── PROVIDED MATERIAL

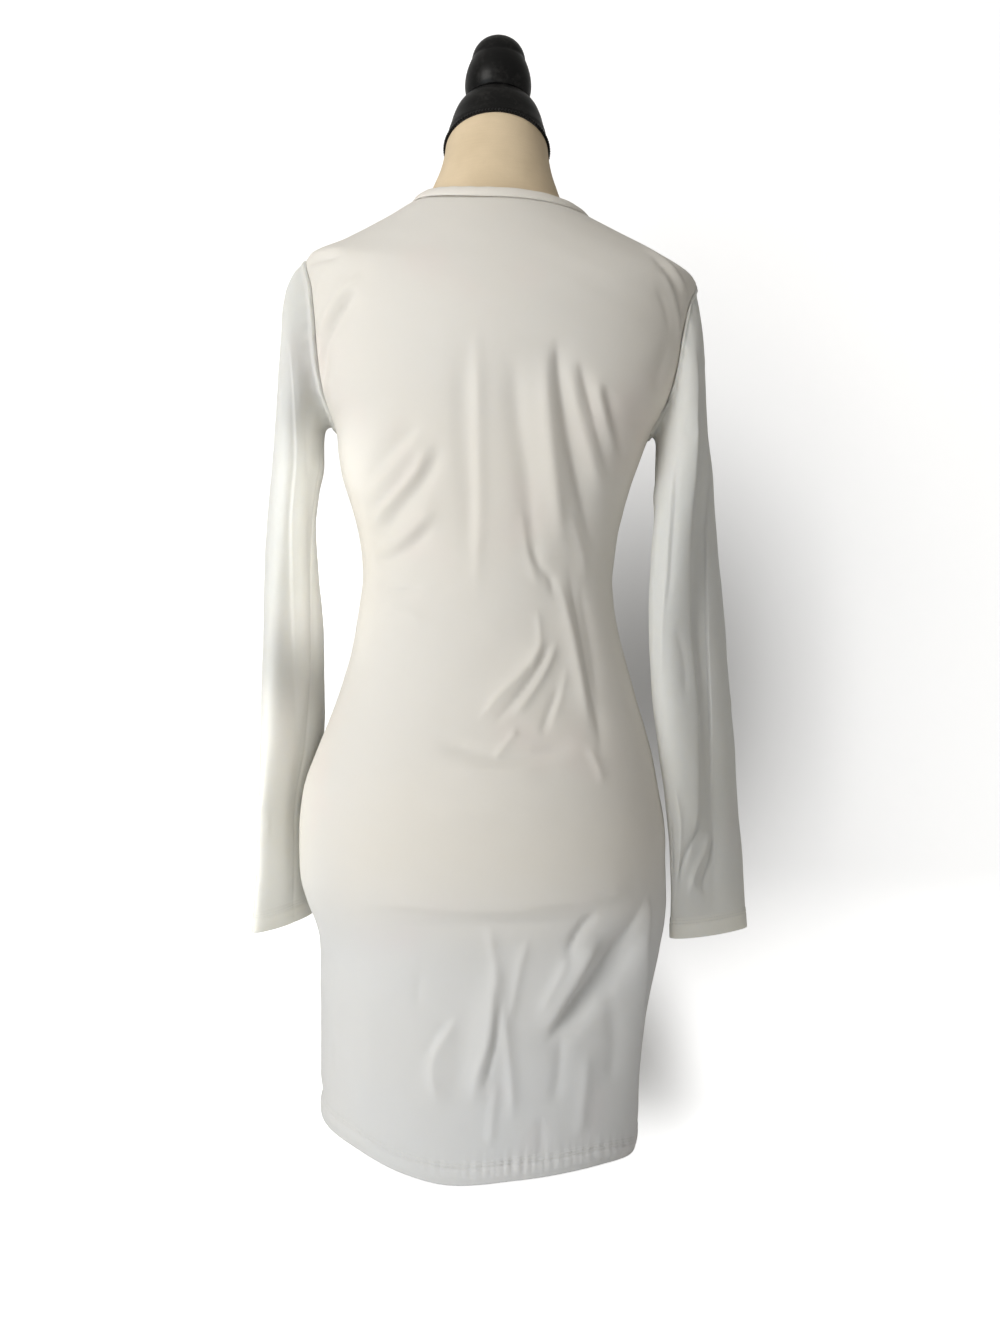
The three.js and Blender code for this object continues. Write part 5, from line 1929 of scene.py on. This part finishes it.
RIGHT_CREASES = (
    Fold(((293, 712), (290, 677), (288, 651), (291, 625), (299, 597), (313, 552), (320, 512), (325, 470), (331, 413),
          (329, 354), (326, 300), (310, 243)), 26, 5, 3.8, 1.2, 0.1, 0.15),
    Fold(((306, 700), (304, 650), (312, 600), (328, 552), (334, 512), (339, 470), (345, 413), (343, 354), (340, 300)),
         8, 30, -2.2, 1.5, 0.2, 0.2),
    Fold(((247, 612), (262, 586), (280, 552), (288, 512), (288, 470), (283, 413)), 5, 5, 1.0, 1.5),
    Fold(((254, 612), (269, 586), (287, 552), (295, 512), (295, 470)), 4, 5, -1.0, 1.5),
    Fold(((268, 720), (258, 690), (252, 660)), 9, 8, 1.4),
    Fold(((262, 640), (276, 628), (292, 632)), 7, 8, -0.9),
    Fold(((306, 470), (316, 440), (318, 400)), 6, 6, -1.2, 1.5),
    Fold(((336, 300), (324, 282), (306, 262), (296, 240)), 5, 4, -2.1, 1.4),
    Fold(((348, 290), (338, 268), (322, 250), (314, 228)), 4.5, 6, 2.1, 1.4),
    Fold(((360, 284), (352, 262), (340, 244), (336, 226)), 5, 4.5, -1.9, 1.4),
    Fold(((292, 330), (300, 300), (298, 268), (288, 238)), 5, 5, 1.7, 1.4),
    Fold(((276, 300), (282, 270), (276, 236)), 5, 5, -1.4, 1.4),
    Fold(((312, 250), (326, 236), (344, 228)), 6, 6, 1.0, 1.5),
    Fold(((60, 560), (84, 530), (110, 512)), 9, 10, -1.4),
    Fold(((110, 420), (84, 404), (56, 398)), 9, 9, 1.2),
)
LEFT_LONG_FOLDS = (LongFold(188, 14, 200, 690, 24, -5.0), LongFold(318, -10, 230, 640, 26, 2.2))
RIGHT_LONG_FOLDS = (LongFold(344, 8, 210, 700, 20, -6.0), LongFold(304, 6, 220, 660, 20, 2.4))


def main() -> None:
    """Builds the scene in order."""
    logging.basicConfig(level=logging.INFO, format="%(message)s", stream=sys.stdout)
    Studio().build()
    groups = Groups()
    jersey = Jersey().build(groups)
    # The sleeves' jersey is the panels' cloth painted brighter, as the light that shows on the sleeves.
    brightened_sleeve_jersey = Jersey(
        "brightened_sleeve_jersey", (0.8, 0.785, 0.715, 1), (0.795, 0.785, 0.73, 1), (0.805, 0.77, 0.715, 1),
        glow=0.6, glow_reach=0.005, form_and_painted_light=0.0,
    ).build(groups)
    thread = Thread().build(groups)
    linen = Linen().build(groups)
    lacquer = BlackFinish(
        "black_lacquer", (0.004, 0.004, 0.004, 1), 0.34, 0.0, 0.0, 0.2, 0.2, 0.0, 0.16
    ).build(groups)
    paint = BlackFinish("black_paint", (0.018, 0.018, 0.019, 1), 0.42, 0.1, 0.3, 0.1, 0.8, 0.25).build(groups)

    back = Panel("back_panel", "dress_back", Side.BACK, BACK_CREASES, 3)
    front = Panel("front_panel", "dress_front", Side.FRONT, FRONT_CREASES, 5)
    left = Sleeve("left_sleeve", "sleeve_left", -1, LEFT_SLEEVE, LEFT_LONG_FOLDS, LEFT_CREASES, 7)
    right = Sleeve("right_sleeve", "sleeve_right", 1, RIGHT_SLEEVE, RIGHT_LONG_FOLDS, RIGHT_CREASES, 9)
    pieces = {part.name: part.build(jersey) for part in (back, front, Neckband())}
    pieces |= {part.name: part.build(brightened_sleeve_jersey) for part in (left, right)}

    rows = StitchRow(thread)
    hem = rows.sew("hem_stitching", back.hem_lines() + front.hem_lines())
    cuffs = {part.name: rows.sew(part.name + "_stitching", part.cuff_lines()) for part in (left, right)}

    Torso().build(linen)
    NeckFinish().build(lacquer)
    Stand().build(paint)


if __name__ == "__main__":
    main()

────

TO BE DONE: Repeat exactly, please, each line from the beginning of the data through the line with "660, 20, 2.4))" in it, and only those lines.

SOLUTION FOR THIS TASK:
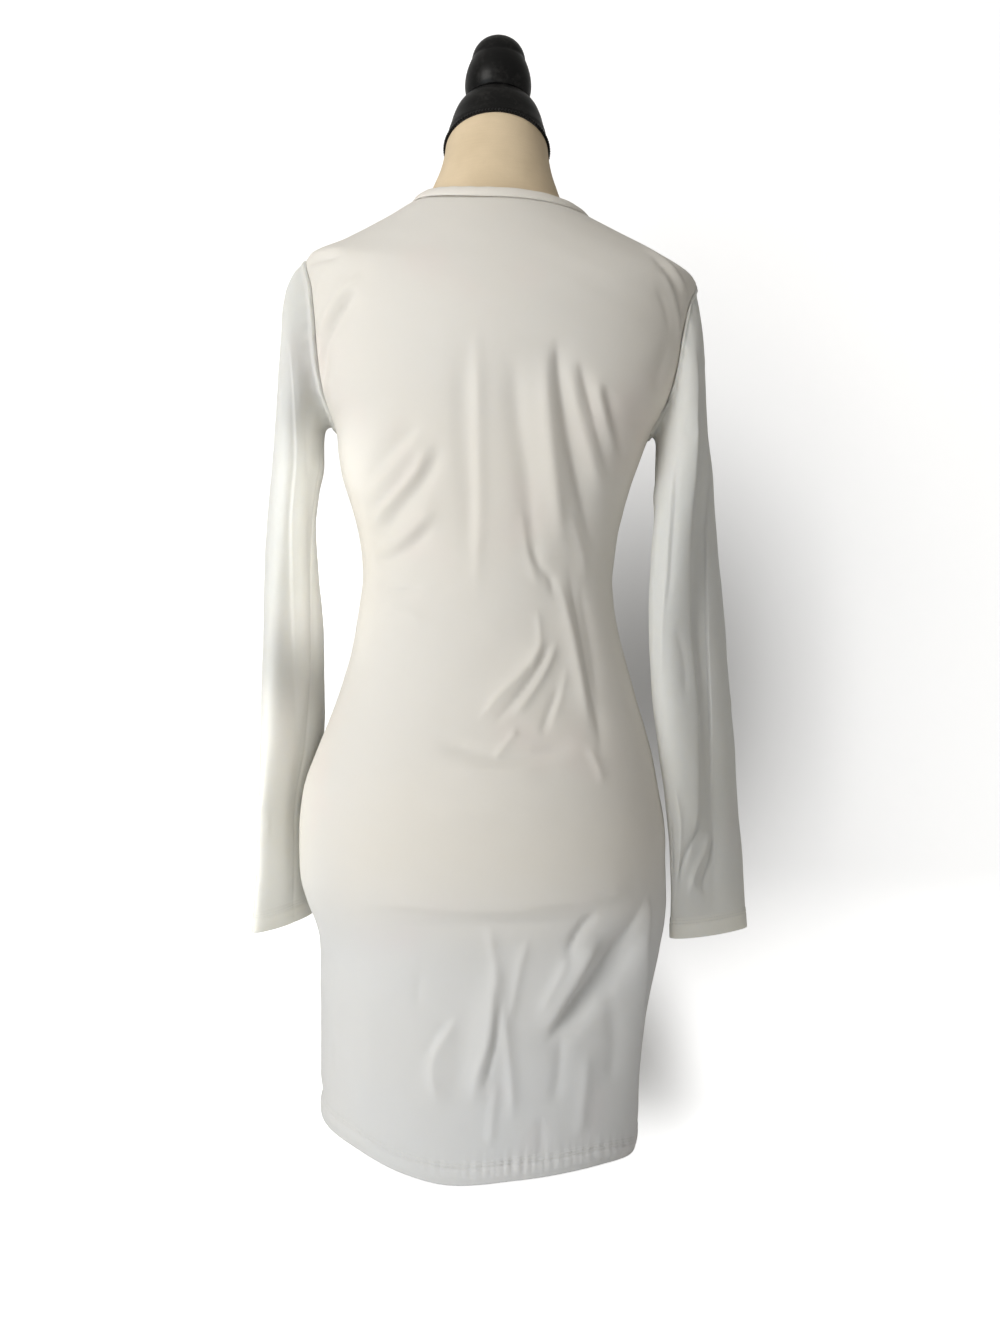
The three.js and Blender code for this object continues. Write part 5, from line 1929 of scene.py on. This part finishes it.
RIGHT_CREASES = (
    Fold(((293, 712), (290, 677), (288, 651), (291, 625), (299, 597), (313, 552), (320, 512), (325, 470), (331, 413),
          (329, 354), (326, 300), (310, 243)), 26, 5, 3.8, 1.2, 0.1, 0.15),
    Fold(((306, 700), (304, 650), (312, 600), (328, 552), (334, 512), (339, 470), (345, 413), (343, 354), (340, 300)),
         8, 30, -2.2, 1.5, 0.2, 0.2),
    Fold(((247, 612), (262, 586), (280, 552), (288, 512), (288, 470), (283, 413)), 5, 5, 1.0, 1.5),
    Fold(((254, 612), (269, 586), (287, 552), (295, 512), (295, 470)), 4, 5, -1.0, 1.5),
    Fold(((268, 720), (258, 690), (252, 660)), 9, 8, 1.4),
    Fold(((262, 640), (276, 628), (292, 632)), 7, 8, -0.9),
    Fold(((306, 470), (316, 440), (318, 400)), 6, 6, -1.2, 1.5),
    Fold(((336, 300), (324, 282), (306, 262), (296, 240)), 5, 4, -2.1, 1.4),
    Fold(((348, 290), (338, 268), (322, 250), (314, 228)), 4.5, 6, 2.1, 1.4),
    Fold(((360, 284), (352, 262), (340, 244), (336, 226)), 5, 4.5, -1.9, 1.4),
    Fold(((292, 330), (300, 300), (298, 268), (288, 238)), 5, 5, 1.7, 1.4),
    Fold(((276, 300), (282, 270), (276, 236)), 5, 5, -1.4, 1.4),
    Fold(((312, 250), (326, 236), (344, 228)), 6, 6, 1.0, 1.5),
    Fold(((60, 560), (84, 530), (110, 512)), 9, 10, -1.4),
    Fold(((110, 420), (84, 404), (56, 398)), 9, 9, 1.2),
)
LEFT_LONG_FOLDS = (LongFold(188, 14, 200, 690, 24, -5.0), LongFold(318, -10, 230, 640, 26, 2.2))
RIGHT_LONG_FOLDS = (LongFold(344, 8, 210, 700, 20, -6.0), LongFold(304, 6, 220, 660, 20, 2.4))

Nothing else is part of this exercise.